Modeling code records
/---

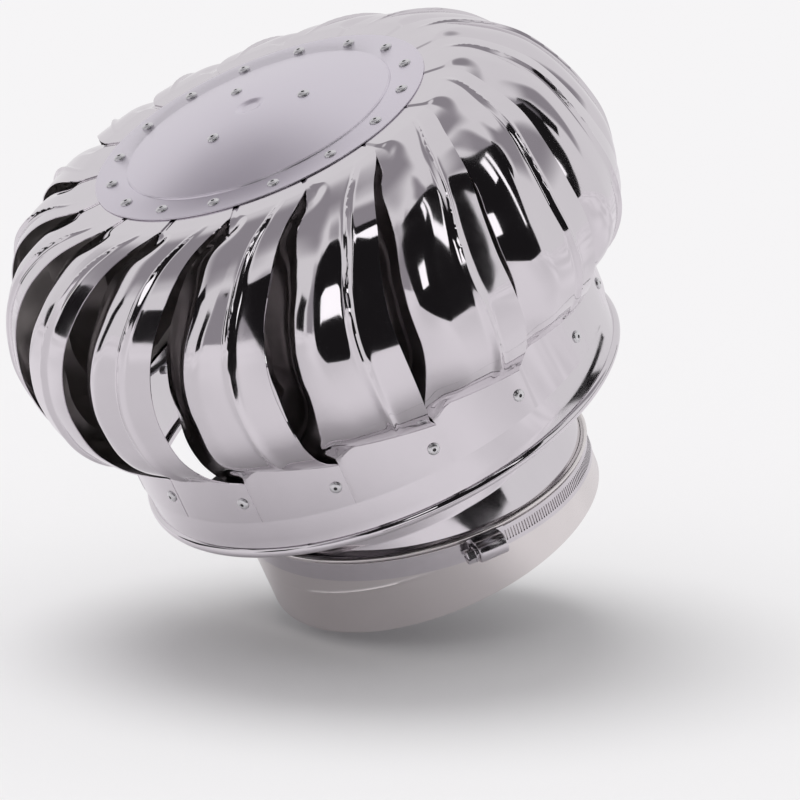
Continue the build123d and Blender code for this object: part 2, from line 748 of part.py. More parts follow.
with BuildPart() as clamp_screw:
    with BuildSketch(side_frame.offset(end_wall + end_play)):
        with Locations((0, worm_height)):
            Circle(worm_radius)
    extrude(amount=housing_length - 2 * end_wall - 2 * end_play)
    with BuildSketch(side_frame.offset(-neck_length)):
        with Locations((0, worm_height)):
            Circle(neck_shank)
    extrude(amount=neck_length + housing_length)
    with BuildSketch(side_frame.offset(-neck_length)):
        with Locations((0, worm_height)):
            RegularPolygon(head_across_flats / 2, 6, major_radius=False)
    extrude(amount=-head_length)
    with BuildSketch(side_frame.offset(-neck_length - head_length)):
        with Locations((0, worm_height)):
            Rectangle(head_slot, 2 * head_across_flats)
    extrude(amount=head_slot, mode=Mode.SUBTRACT)
save(clamp_screw.part, "clamp_screw")
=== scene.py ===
# %% [markdown]
# # A roof turbine ventilator
# Sixteen blades of thin polished steel stand in a ring round a spindle. Wind turns them, and
# the turning globe draws air up through the throat. This lesson dresses the bare solids of
# the part: every blade, rim and rivet that catches the light gets a smooth surface of its own,
# worked out with numpy, and the pieces inside keep their solids and get a finish.
# Everything is in metres, and Z is the spindle.

# %% Frame and sizes
import math

import bmesh
import bpy
import numpy as np
from mathutils import Matrix


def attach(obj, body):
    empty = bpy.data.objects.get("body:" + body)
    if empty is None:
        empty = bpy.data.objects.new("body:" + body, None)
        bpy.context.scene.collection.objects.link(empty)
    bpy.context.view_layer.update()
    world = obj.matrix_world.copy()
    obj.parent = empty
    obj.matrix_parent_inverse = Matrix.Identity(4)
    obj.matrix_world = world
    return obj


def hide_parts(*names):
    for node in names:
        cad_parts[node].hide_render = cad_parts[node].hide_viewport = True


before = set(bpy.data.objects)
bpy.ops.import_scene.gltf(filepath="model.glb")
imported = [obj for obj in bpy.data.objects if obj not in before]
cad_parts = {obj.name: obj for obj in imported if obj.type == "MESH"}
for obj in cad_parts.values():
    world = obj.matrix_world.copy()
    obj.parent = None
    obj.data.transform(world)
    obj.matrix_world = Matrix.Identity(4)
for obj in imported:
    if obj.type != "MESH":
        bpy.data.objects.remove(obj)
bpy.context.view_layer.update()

MM = 0.001
BLADES = 16
PITCH = 360 / BLADES
SHEET = 0.6


# %% [markdown]
# ## Surfaces from arrays
# A pressed or spun piece of sheet is one surface with a little thickness. It could be a plane
# with a Solidify modifier, but the laps and folds here are measured in tenths of a millimetre,
# so both sides of the sheet are worked out directly and closed round the edge.

# %% Helpers that put arrays into meshes
def make_piece(name, points, faces, body, nodes=(), sharp=32):
    """A mesh object from an array of points in millimetres and a list of face index arrays."""
    mesh = bpy.data.meshes.new(name)
    corners = [face.tolist() for group in faces for face in group]
    mesh.from_pydata((np.asarray(points) * MM).tolist(), [], corners)
    shell = bmesh.new()
    shell.from_mesh(mesh)
    bmesh.ops.recalc_face_normals(shell, faces=shell.faces)
    shell.to_mesh(mesh)
    shell.free()
    mesh.polygons.foreach_set("use_smooth", np.ones(len(mesh.polygons), dtype=bool))
    mesh.set_sharp_from_angle(angle=math.radians(sharp))
    piece = bpy.data.objects.new(name, mesh)
    bpy.context.scene.collection.objects.link(piece)
    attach(piece, body)
    if nodes:
        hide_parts(*nodes)
    return piece


def grid_faces(rows, columns, start=0, wrap_rows=False, wrap_columns=False, flip=False):
    """Quads of a grid of points, row by row; a wrapped side joins the last line to the first."""
    last_row = rows if wrap_rows else rows - 1
    last_column = columns if wrap_columns else columns - 1
    r, c = np.meshgrid(np.arange(last_row), np.arange(last_column), indexing="ij")
    r2, c2 = (r + 1) % rows, (c + 1) % columns
    quads = np.stack([r * columns + c, r * columns + c2, r2 * columns + c2, r2 * columns + c], -1)
    quads = quads.reshape(-1, 4) + start
    return quads[:, ::-1] if flip else quads


def turned(profile, segments=160):
    """A closed profile of (radius, height) points turned once about Z.

    Point (i, j) is profile point i at the angle of segment j. A profile point on the axis
    becomes one pole, which closes the surface with a fan of triangles.
    """
    profile = np.asarray(profile, float)
    angle = np.arange(segments) * 2 * np.pi / segments
    poles = profile[profile[:, 0] < 1e-9]
    rings = profile[profile[:, 0] >= 1e-9]
    points = np.stack([
        rings[:, None, 0] * np.cos(angle),
        rings[:, None, 0] * np.sin(angle),
        np.repeat(rings[:, None, 1], segments, axis=1),
    ], -1).reshape(-1, 3)
    faces = [grid_faces(len(rings), segments, wrap_rows=len(poles) == 0, wrap_columns=True)]
    here = np.arange(segments)
    after = (here + 1) % segments
    for pole, row in zip(poles, (0, len(rings) - 1)):
        centre = np.full(segments, len(points))
        ring = [row * segments + here, row * segments + after]
        faces.append(np.stack([centre, ring[1], ring[0]] if row == 0 else [centre, *ring], -1))
        points = np.vstack([points, [0, 0, pole[1]]])
    return points, faces


def closed_sheet(outer, inner):
    """Both sides of a sheet, two grids of the same shape, joined round their four edges."""
    rows, columns = outer.shape[:2]
    points = np.concatenate([outer.reshape(-1, 3), inner.reshape(-1, 3)])
    index = np.arange(rows * columns).reshape(rows, columns)
    rim = np.concatenate([index[0, :-1], index[:-1, -1], index[-1, :0:-1], index[:0:-1, 0]])
    back = rim + rows * columns
    edge = np.stack([rim, np.roll(rim, -1), np.roll(back, -1), back], -1)
    faces = [grid_faces(rows, columns, flip=True), grid_faces(rows, columns, rows * columns), edge]
    return points, faces


def arc(centre, radius, start, end, steps):
    """Points of a circular arc in a profile, from one angle to another, in degrees."""
    angle = np.radians(np.linspace(start, end, steps))
    return np.stack([centre[0] + radius * np.cos(angle), centre[1] + radius * np.sin(angle)], -1)


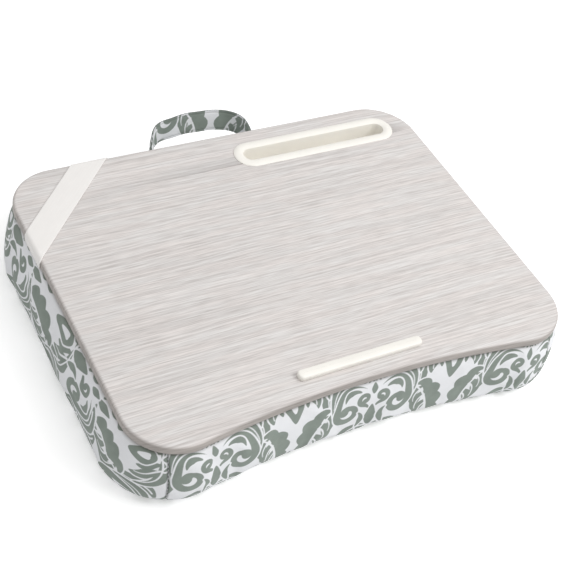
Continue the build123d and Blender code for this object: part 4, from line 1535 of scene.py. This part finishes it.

\---

* AIM *
Give again the lines from the one with "extrude(amount=neck_length + housing_length)" to the one with "obj.matrix_world = Matrix.Identity(4)", both lines included, exactly and with no other line.

* TASK RESULT *
    extrude(amount=neck_length + housing_length)
    with BuildSketch(side_frame.offset(-neck_length)):
        with Locations((0, worm_height)):
            RegularPolygon(head_across_flats / 2, 6, major_radius=False)
    extrude(amount=-head_length)
    with BuildSketch(side_frame.offset(-neck_length - head_length)):
        with Locations((0, worm_height)):
            Rectangle(head_slot, 2 * head_across_flats)
    extrude(amount=head_slot, mode=Mode.SUBTRACT)
save(clamp_screw.part, "clamp_screw")
=== scene.py ===
# %% [markdown]
# # A roof turbine ventilator
# Sixteen blades of thin polished steel stand in a ring round a spindle. Wind turns them, and
# the turning globe draws air up through the throat. This lesson dresses the bare solids of
# the part: every blade, rim and rivet that catches the light gets a smooth surface of its own,
# worked out with numpy, and the pieces inside keep their solids and get a finish.
# Everything is in metres, and Z is the spindle.

# %% Frame and sizes
import math

import bmesh
import bpy
import numpy as np
from mathutils import Matrix


def attach(obj, body):
    empty = bpy.data.objects.get("body:" + body)
    if empty is None:
        empty = bpy.data.objects.new("body:" + body, None)
        bpy.context.scene.collection.objects.link(empty)
    bpy.context.view_layer.update()
    world = obj.matrix_world.copy()
    obj.parent = empty
    obj.matrix_parent_inverse = Matrix.Identity(4)
    obj.matrix_world = world
    return obj


def hide_parts(*names):
    for node in names:
        cad_parts[node].hide_render = cad_parts[node].hide_viewport = True


before = set(bpy.data.objects)
bpy.ops.import_scene.gltf(filepath="model.glb")
imported = [obj for obj in bpy.data.objects if obj not in before]
cad_parts = {obj.name: obj for obj in imported if obj.type == "MESH"}
for obj in cad_parts.values():
    world = obj.matrix_world.copy()
    obj.parent = None
    obj.data.transform(world)
    obj.matrix_world = Matrix.Identity(4)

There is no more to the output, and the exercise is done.